4. Sorghum production
Sorghum has evolved from a commodity for subsistence farmers into a popular household and industrial crop. East African Breweries, Nigeria Breweries and Ghana Breweries have started using sorghum for beverage production. The report notes there are currently opportunities for the private sector to invest in sorghum production expansion and mechanisation.
East African Breweries is currently seeking farmers to produce sorghum on contract to reduce its reliance on more costly barley. It is expected that by 2015, demand in Nigeria for domestic use and exports to neighbouring countries will reach over 980,000 tons.
5. Intensive production technologies for fresh vegetables
The growth of modern supermarkets in Africa coupled with urbanisation and a rising middle class, has led to a high demand for quality vegetables that can be obtained using intensive production technologies.
Earlier this year How we made it in Africa reported that in some places in Africa, fast-food giant Kentucky Fried Chicken (KFC) doesn’t serve lettuce on its burgers. This is not to save on costs or due to a difference in local tastes, but rather because there are no local lettuce producers who can supply the quantities and quality required by KFC.
The use of intensive production technologies has transformed the horticultural industry in Kenya. West Africa holds considerable potential for the introduction and commercialisation of intensive vegetable production systems.
“The investment opportunity does not only reside in production but a strategic and integrated approach to market production equipment, transfer technologies and provide market linkages for producers,” says the report.
6. Production of milk powder in west Africa
West Africa Milk Company (WAMCO) currently imports 90% of its milk powder. Imports of milk powder into west Africa is estimated to be over US$2 billion per year.

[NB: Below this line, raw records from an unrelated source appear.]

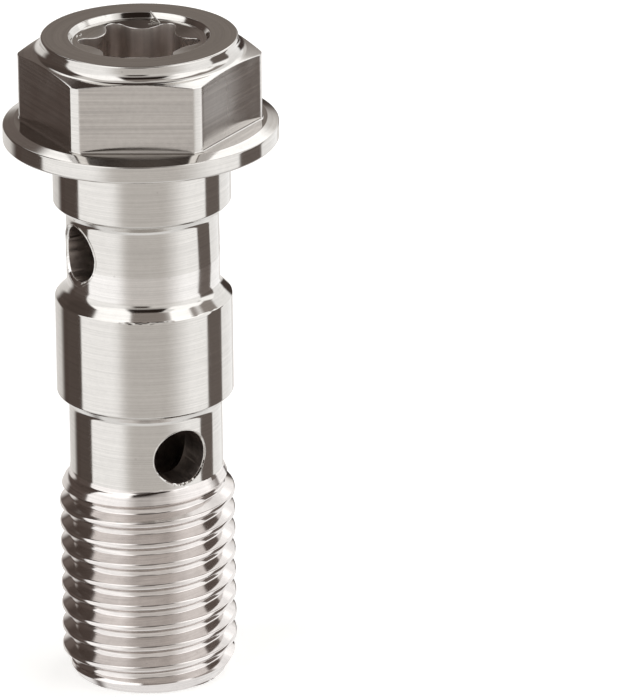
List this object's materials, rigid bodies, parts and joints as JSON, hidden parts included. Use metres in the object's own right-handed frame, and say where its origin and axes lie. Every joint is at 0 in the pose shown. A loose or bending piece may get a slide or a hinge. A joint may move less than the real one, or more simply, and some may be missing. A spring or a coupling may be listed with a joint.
{
  "type": "double banjo bolt",
  "caption": "Flanged hex bolt with a drilled hollow shank that clamps banjo fittings and passes fluid through cross holes.",
  "frame": {"origin": "on the axis at the threaded tip's end face, the lowest point of the standing bolt", "axes": "+Z along the axis from the tip to the head; +X along the upper cross hole and square to a pair of hex flats; +Y along the lower cross hole, through a pair of hex corners"},
  "size_m": [0.0154, 0.0154, 0.0378],
  "materials": {
    "steel": "bright turned stainless steel, polished lands and milled flats"
  },
  "bodies": {
    "root": {"banjo_bolt": "steel"}
  },
  "joints": []
}
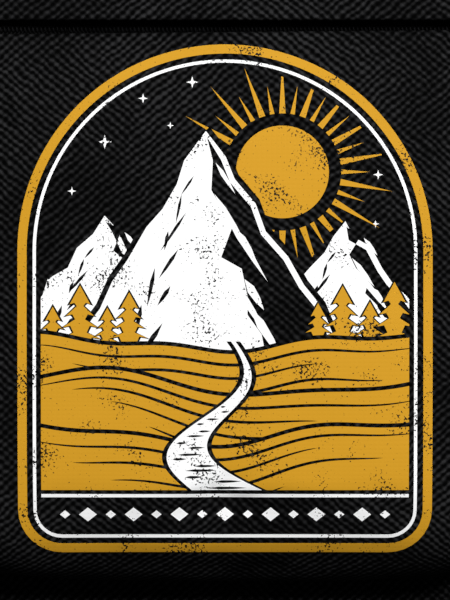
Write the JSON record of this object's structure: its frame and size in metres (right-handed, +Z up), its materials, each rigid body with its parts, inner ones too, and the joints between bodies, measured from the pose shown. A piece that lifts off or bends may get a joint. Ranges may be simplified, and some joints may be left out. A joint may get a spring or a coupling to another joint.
{
  "type": "printed daypack",
  "caption": "Black woven daypack with a printed zip pocket on the front, padded shoulder straps, side pockets and a haul loop.",
  "frame": {"origin": "middle of the base panel's underside, on the surface that the bag stands on", "axes": "+Z up, -Y out of the front pocket, +X to the right as seen from the front"},
  "size_m": [0.3328, 0.2369, 0.4569],
  "materials": {
    "woven_polyester": "coarse plain weave, dull sheen",
    "binding": "narrow woven binding tape",
    "webbing": "flat ribbed polypropylene webbing",
    "zip_tape": "twill zip tape with a nylon coil",
    "spacer_mesh": "open knitted spacer mesh over foam",
    "moulded_acetal": "moulded, fine spark texture",
    "lacquered_zinc": "die-cast, black lacquer",
    "print_white": "opaque screen-print ink, worn",
    "print_ochre": "opaque screen-print ink, worn"
  },
  "bodies": {
    "bag": {"base_panel": "woven_polyester", "body": "woven_polyester", "front_piping": "binding", "back_piping": "binding", "main_zip": "zip_tape", "front_pocket": "woven_polyester", "pocket_zip": "zip_tape", "back_pad": "spacer_mesh", "strap_yoke": "woven_polyester", "haul_loop": "webbing", "main_left_slider": "lacquered_zinc", "main_right_slider": "lacquered_zinc", "strap_left": "woven_polyester", "ladder_lock_left": "moulded_acetal", "lower_webbing_left": "webbing", "base_tab_left": "woven_polyester", "side_pocket_left": "woven_polyester", "side_pocket_hem_left": "binding", "strap_right": "woven_polyester", "ladder_lock_right": "moulded_acetal", "lower_webbing_right": "webbing", "base_tab_right": "woven_polyester", "side_pocket_right": "woven_polyester", "side_pocket_hem_right": "binding"},
    "pocket_slider": {"pocket_slider": "lacquered_zinc"},
    "pocket_pull": {"pocket_pull": "lacquered_zinc"},
    "main_left_pull": {"main_left_pull": "lacquered_zinc"},
    "main_right_pull": {"main_right_pull": "lacquered_zinc"}
  },
  "joints": [
    {"name": "pocket_slider_slide", "type": "slide", "parent": "bag", "child": "pocket_slider", "axis": [1, 0, 0], "range_m": [-0.006, 0.186]},
    {"name": "pocket_pull_hinge", "type": "hinge", "parent": "pocket_slider", "child": "pocket_pull", "pos_m": [-0.09, -0.11773, 0.248], "axis": [-1, 0, 0], "range_deg": [0, 172]},
    {"name": "main_left_pull_hinge", "type": "hinge", "parent": "bag", "child": "main_left_pull", "pos_m": [-0.015, -0.008, 0.4313], "axis": [-1, 0, 0], "range_deg": [0, 210]},
    {"name": "main_right_pull_hinge", "type": "hinge", "parent": "bag", "child": "main_right_pull", "pos_m": [0.015, -0.008, 0.4313], "axis": [-1, 0, 0], "range_deg": [0, 210]}
  ]
}
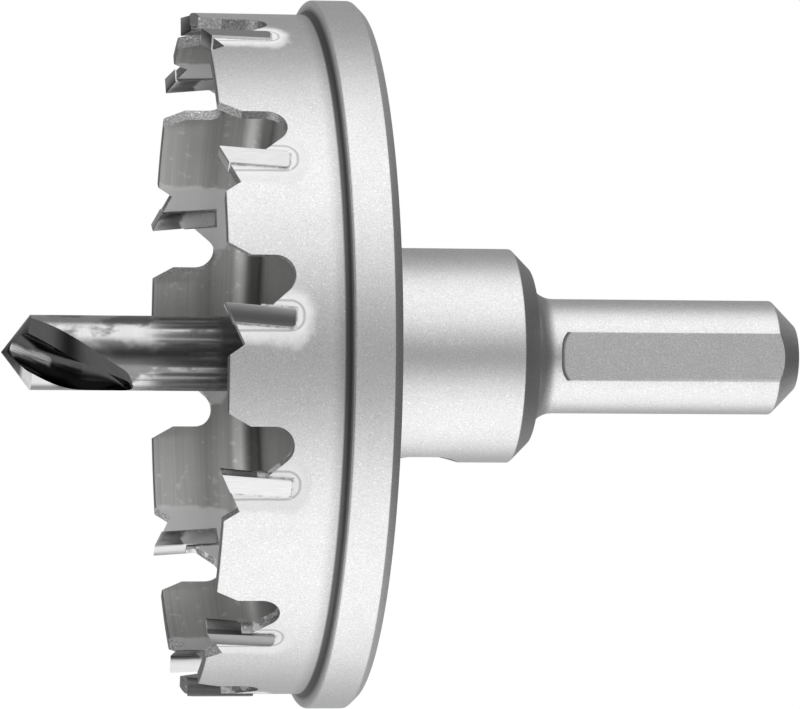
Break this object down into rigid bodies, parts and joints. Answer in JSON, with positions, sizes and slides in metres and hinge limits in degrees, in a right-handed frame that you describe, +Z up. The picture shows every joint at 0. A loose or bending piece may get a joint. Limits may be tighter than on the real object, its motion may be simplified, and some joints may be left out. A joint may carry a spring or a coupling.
{
  "type": "hole saw",
  "caption": "Carbide-tipped hole saw with a shallow toothed cup, wide flange, stepped hub, flatted straight shank and a short twist pilot drill.",
  "frame": {"origin": "centre of the shank's end face, on the tool axis", "axes": "+X along the tool axis from the pilot point to the shank end, +Z up with the set screw below the hub, -Y to the side of one shank flat"},
  "size_m": [0.0882, 0.0776, 0.0776],
  "materials": {
    "body_steel": "fine bead-blasted satin steel",
    "carbide": "ground tungsten carbide, mid grey",
    "braze": "silver braze, satin",
    "drill_steel": "polished high-speed steel",
    "screw_steel": "black oxide"
  },
  "bodies": {
    "root": {"saw_body": "body_steel", "pilot_drill": "drill_steel", "set_screw": "screw_steel", "carbide_tip_01": "carbide", "carbide_tip_02": "carbide", "carbide_tip_03": "carbide", "carbide_tip_04": "carbide", "carbide_tip_05": "carbide", "carbide_tip_06": "carbide", "carbide_tip_07": "carbide", "carbide_tip_08": "carbide", "carbide_tip_09": "carbide", "carbide_tip_10": "carbide", "carbide_tip_11": "carbide", "carbide_tip_12": "carbide", "braze_seam_01": "braze", "braze_seam_02": "braze", "braze_seam_03": "braze", "braze_seam_04": "braze", "braze_seam_05": "braze", "braze_seam_06": "braze", "braze_seam_07": "braze", "braze_seam_08": "braze", "braze_seam_09": "braze", "braze_seam_10": "braze", "braze_seam_11": "braze", "braze_seam_12": "braze"}
  },
  "joints": []
}
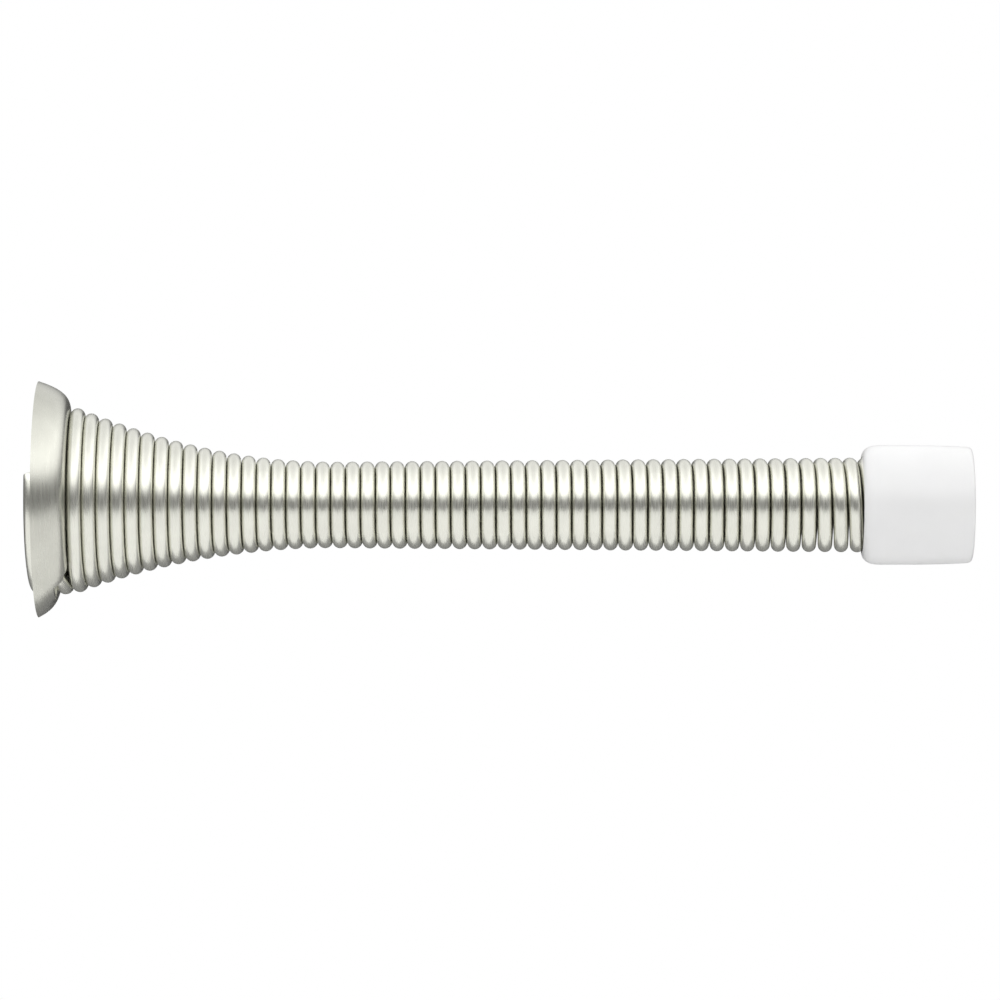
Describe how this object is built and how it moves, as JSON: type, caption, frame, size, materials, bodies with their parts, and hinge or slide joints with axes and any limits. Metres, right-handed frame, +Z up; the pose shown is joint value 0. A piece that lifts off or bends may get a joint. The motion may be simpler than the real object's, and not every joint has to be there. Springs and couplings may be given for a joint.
{
  "type": "spring door stop",
  "caption": "Flexible skirting-board door stop: a close-wound wire spring flaring into a domed screw-on flange, with a soft push-on bumper at its free end.",
  "frame": {"origin": "centre of the flange's rim, on the plane of the wall it is screwed to", "axes": "+X away from the wall along the spring to the bumper tip, +Z up, +Y to the left of someone looking from the tip to the wall"},
  "size_m": [0.0833, 0.0208, 0.0208],
  "materials": {
    "flange_metal": "satin nickel plate",
    "spring_wire": "satin nickel plate",
    "tip_rubber": "smooth, slightly glossy white"
  },
  "bodies": {
    "base": {"flange": "flange_metal", "spring_flange_end": "spring_wire"},
    "turns_01": {"spring_turns_01": "spring_wire"},
    "turns_02": {"spring_turns_02": "spring_wire"},
    "turns_03": {"spring_turns_03": "spring_wire"},
    "turns_04": {"spring_turns_04": "spring_wire"},
    "turns_05": {"spring_turns_05": "spring_wire"},
    "turns_06": {"spring_turns_06": "spring_wire"},
    "turns_07": {"spring_turns_07": "spring_wire"},
    "turns_08": {"spring_turns_08": "spring_wire"},
    "turns_09": {"spring_turns_09": "spring_wire"},
    "turns_10": {"spring_turns_10": "spring_wire"},
    "turns_11": {"spring_turns_11": "spring_wire"},
    "turns_12": {"spring_turns_12": "spring_wire"},
    "turns_13": {"spring_turns_13": "spring_wire"},
    "turns_14": {"spring_turns_14": "spring_wire"},
    "turns_15": {"spring_turns_15": "spring_wire"},
    "tip": {"spring_tip_end": "spring_wire", "bumper_tip": "tip_rubber"}
  },
  "joints": [
    {"name": "bend_away_1", "type": "hinge", "parent": "base", "child": "turns_01", "pos_m": [0.00538, 0.00683, -0.00021], "axis": [0, 0, 1], "range_deg": [0, 20], "stiffness_Nm_per_rad": 0.078, "springref_deg": -30.94},
    {"name": "bend_up_1", "type": "hinge", "parent": "turns_01", "child": "turns_02", "pos_m": [0.0096, 0, 0.00526], "axis": [0, -1, 0], "range_deg": [0, 20], "stiffness_Nm_per_rad": 0.078, "springref_deg": -30.94},
    {"name": "bend_near_1", "type": "hinge", "parent": "turns_02", "child": "turns_03", "pos_m": [0.01351, -0.00453, -0.00039], "axis": [0, 0, -1], "range_deg": [0, 20], "stiffness_Nm_per_rad": 0.078, "springref_deg": -30.94},
    {"name": "bend_down_1", "type": "hinge", "parent": "turns_03", "child": "turns_04", "pos_m": [0.01749, 0, -0.00426], "axis": [0, 1, 0], "range_deg": [0, 20], "stiffness_Nm_per_rad": 0.078, "springref_deg": -30.94},
    {"name": "bend_away_2", "type": "hinge", "parent": "turns_04", "child": "turns_05", "pos_m": [0.02193, 0.00334, -0.0005], "axis": [0, 0, 1], "range_deg": [0, 20], "stiffness_Nm_per_rad": 0.078, "springref_deg": -30.94},
    {"name": "bend_up_2", "type": "hinge", "parent": "turns_05", "child": "turns_06", "pos_m": [0.02642, 0, 0.00269], "axis": [0, -1, 0], "range_deg": [0, 20], "stiffness_Nm_per_rad": 0.078, "springref_deg": -30.94},
    {"name": "bend_near_2", "type": "hinge", "parent": "turns_06", "child": "turns_07", "pos_m": [0.03049, -0.00322, -0.0005], "axis": [0, 0, -1], "range_deg": [0, 20], "stiffness_Nm_per_rad": 0.078, "springref_deg": -30.94},
    {"name": "bend_down_2", "type": "hinge", "parent": "turns_07", "child": "turns_08", "pos_m": [0.03458, 0, -0.00376], "axis": [0, 1, 0], "range_deg": [0, 20], "stiffness_Nm_per_rad": 0.078, "springref_deg": -30.94},
    {"name": "bend_away_3", "type": "hinge", "parent": "turns_08", "child": "turns_09", "pos_m": [0.03911, 0.00329, -0.0005], "axis": [0, 0, 1], "range_deg": [0, 20], "stiffness_Nm_per_rad": 0.078, "springref_deg": -30.94},
    {"name": "bend_up_3", "type": "hinge", "parent": "turns_09", "child": "turns_10", "pos_m": [0.04365, 0, 0.00283], "axis": [0, -1, 0], "range_deg": [0, 20], "stiffness_Nm_per_rad": 0.078, "springref_deg": -30.94},
    {"name": "bend_near_3", "type": "hinge", "parent": "turns_10", "child": "turns_11", "pos_m": [0.04778, -0.00336, -0.0005], "axis": [0, 0, -1], "range_deg": [0, 20], "stiffness_Nm_per_rad": 0.078, "springref_deg": -30.94},
    {"name": "bend_down_3", "type": "hinge", "parent": "turns_11", "child": "turns_12", "pos_m": [0.05192, 0, -0.0039], "axis": [0, 1, 0], "range_deg": [0, 20], "stiffness_Nm_per_rad": 0.078, "springref_deg": -30.94},
    {"name": "bend_away_4", "type": "hinge", "parent": "turns_12", "child": "turns_13", "pos_m": [0.0565, 0.00343, -0.0005], "axis": [0, 0, 1], "range_deg": [0, 20], "stiffness_Nm_per_rad": 0.078, "springref_deg": -30.94},
    {"name": "bend_up_4", "type": "hinge", "parent": "turns_13", "child": "turns_14", "pos_m": [0.06109, 0, 0.00297], "axis": [0, -1, 0], "range_deg": [0, 20], "stiffness_Nm_per_rad": 0.078, "springref_deg": -30.94},
    {"name": "bend_near_4", "type": "hinge", "parent": "turns_14", "child": "turns_15", "pos_m": [0.06527, -0.0035, -0.0005], "axis": [0, 0, -1], "range_deg": [0, 20], "stiffness_Nm_per_rad": 0.078, "springref_deg": -30.94},
    {"name": "bend_down_4", "type": "hinge", "parent": "turns_15", "child": "tip", "pos_m": [0.06955, 0, -0.00404], "axis": [0, 1, 0], "range_deg": [0, 20], "stiffness_Nm_per_rad": 0.078, "springref_deg": -30.94}
  ],
  "couplings": [
    {"joint": "bend_away_2", "follows": "bend_away_1", "ratio": 1},
    {"joint": "bend_up_2", "follows": "bend_up_1", "ratio": 1},
    {"joint": "bend_near_2", "follows": "bend_near_1", "ratio": 1},
    {"joint": "bend_down_2", "follows": "bend_down_1", "ratio": 1},
    {"joint": "bend_away_3", "follows": "bend_away_1", "ratio": 1},
    {"joint": "bend_up_3", "follows": "bend_up_1", "ratio": 1},
    {"joint": "bend_near_3", "follows": "bend_near_1", "ratio": 1},
    {"joint": "bend_down_3", "follows": "bend_down_1", "ratio": 1},
    {"joint": "bend_away_4", "follows": "bend_away_1", "ratio": 1},
    {"joint": "bend_up_4", "follows": "bend_up_1", "ratio": 1},
    {"joint": "bend_near_4", "follows": "bend_near_1", "ratio": 1},
    {"joint": "bend_down_4", "follows": "bend_down_1", "ratio": 1}
  ]
}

Milk yields are low, quality is poor and supply is inconsistent. Processing facilities are required to process fresh milk into powder and provide the intermediate product (powder) imported by the multinationals for tin milk production.
“Nigeria alone imports over US$900 million worth of fish annually. Ghana and Senegal spend over $100,000 annually on fish imports. Almost every country in west Africa is embarking on aquaculture and incentives packages have been designed to attract investment. Investors have immediate domestic and regional markets to supply,” says the report.
CHI Limited has started with a large aquaculture project in the Nigerian city of Ibadan although this project will account for less than 2% of the country’s total demand.
8. Equipment leasing
One of the greatest challenges facing African farmers is a lack of farming equipment.
A solution is a private sector led centralised equipment hiring model – especially for tractors. Although governments have been involved in such initiatives in the past, it has in many cases not proved very successful.
“Such operations led by the private sector are expected to ensure sustainability, efficiency and free government funds for infrastructure development. Private sector agribusiness men in Nigeria are keen on investing into such a model,” says the report.
9. Market centre infrastructure investment
Whereas the larger players have the necessary infrastructure and logistics for their operations, many smaller agribusiness and food companies don’t have access to quality warehouses, cold store facilities and loading machines. This has resulted in fire outbreaks, high post-harvest losses and food safety concerns.
This situation provides an opportunity for the private sector to get involved in the modernisation of local market centres.